WASHINGTON – Federal Reserve Chair Janet Yellen sought to reassure worried lawmakers on Thursday that when the Fed begins to raise interest rates, it will be careful not to derail the economy.
Delivering her second day of congressional testimony, Yellen responded to concerns from some Democratic senators that once the Fed does start raising rates, it could set back job market and income gains.
Both Sens. Robert Menendez, D-New Jersey, and Charles Schumer, D-New York, told Yellen that with inflation at such low levels now, it would be a mistake for the Fed to begin raising interest rates too quickly. The more prudent course, they said, would be to keep rates low and give the labor market more time to heal from the Great Recession.
Yellen said the Fed was facing a delicate balancing act in achieving its dual goals of achieving maximum employment and stable prices.
“We don’t want to cut off job growth and income growth, and we do want to see inflation move up to 2 percent,” Yellen said. “We would not be pleased to see it linger indefinitely below 2 percent.”
In an appearance before the Senate Banking Committee, Yellen reiterated her view that if the economy keeps improving, the Fed will likely begin raising rates this year. The Fed has kept its benchmark rate at a record low near zero since December 2008, and it has been nine years since it has actually raised the federal funds rate.
Yellen said that the Fed wants to see further improvement in the labor market and have greater confidence that inflation is moving back toward its 2 percent target before it starts raising rates.
Yellen’s appearance before the Senate panel was less confrontational than her appearance Wednesday before the House Financial Services Committee.
Before the House panel, a number of Republican lawmakers took Yellen to task for refusing to turn over documents the House panel subpoenaed. The documents are connected to an investigation of a possible Fed leak of market-sensitive information in October 2012. Yellen has said she was withholding some documents upon the advice of the Fed inspector general that turning the material over could jeopardize an on-going investigation.
Members of the Senate panel did not bring up the leak investigation. Republican lawmakers in both the House and Senate are sponsoring legislation aimed at making the Fed more accountable to Congress. Yellen repeated comments she had made before the House panel that the Fed is already among the most transparent central banks in the world and urged Congress not to make changes that could undermine the Fed’s ability to conduct monetary policy.
On monetary policy, Yellen said that she did not believe the Fed is overly influenced by concerns about financial markets.
“We can’t completely ignore what is happening in the markets,” she said. “It is one element of our evaluation, but I don’t think we pay undue attention to it.”

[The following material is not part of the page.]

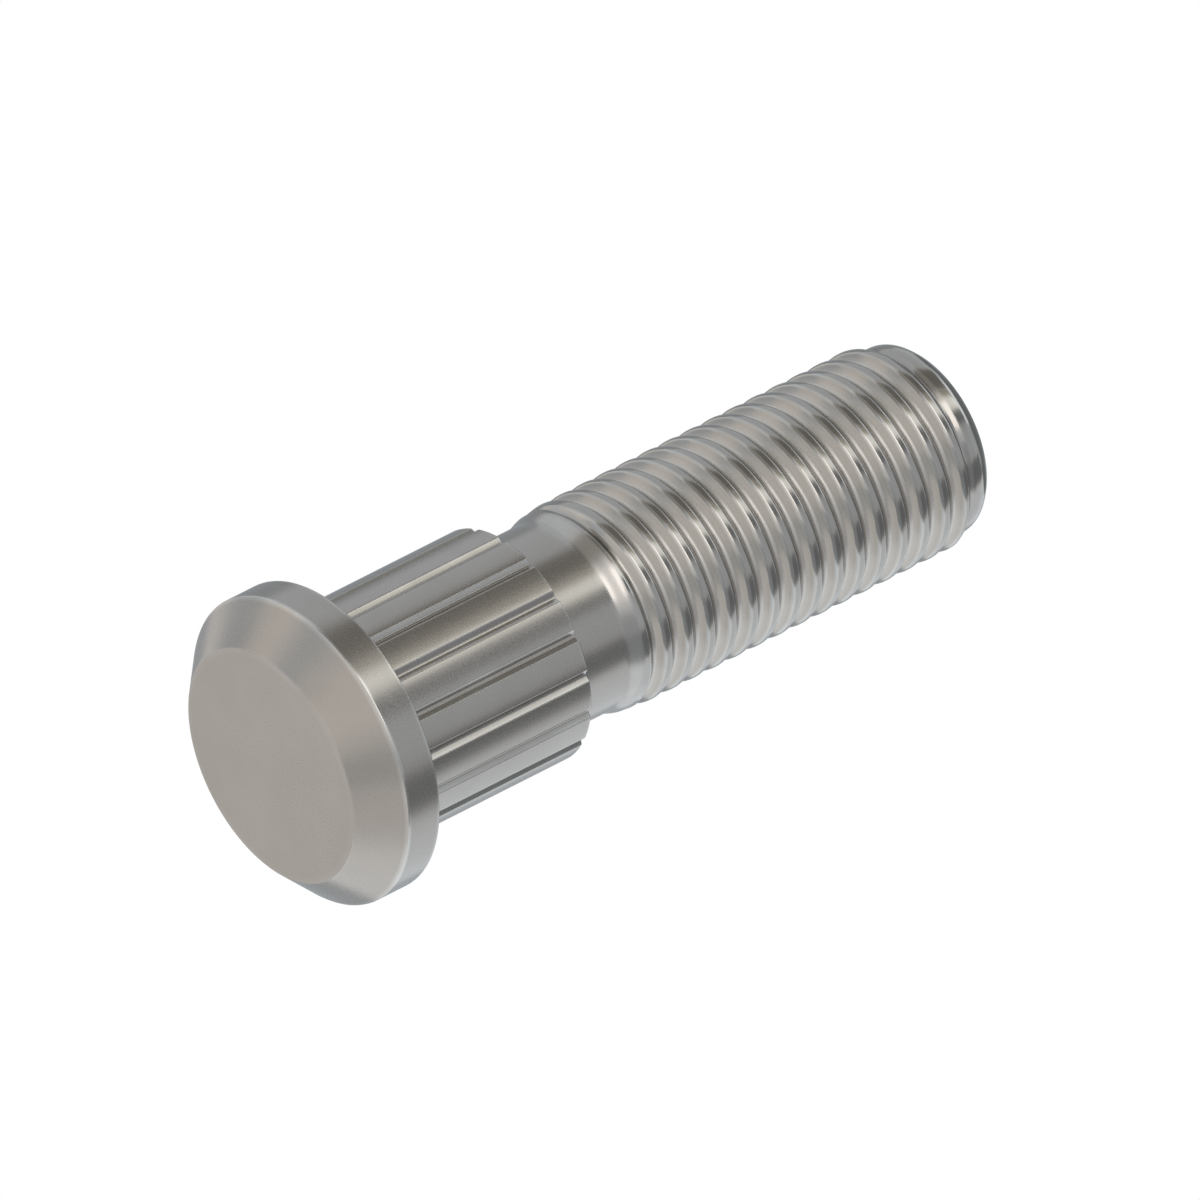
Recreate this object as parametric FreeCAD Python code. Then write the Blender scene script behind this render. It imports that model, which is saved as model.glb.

Sen. Elizabeth Warren, D-Massachusetts, pushed Yellen to be tougher in reviewing the “living wills” that the nation’s large banks are now required to submit each year. The wills detail to regulators how they could be shut down in the event they become insolvent.
These wills were required in the 2010 overhaul of financial regulations aimed at avoiding a repeat of the 2008 financial crisis. But Warren and others have complained that regulators have not been tough enough in enforcing this provision of the overhaul law.
Yellen told Warren that if the living wills the banks submit are not adequate “we are certainly prepared to say they are not credible.”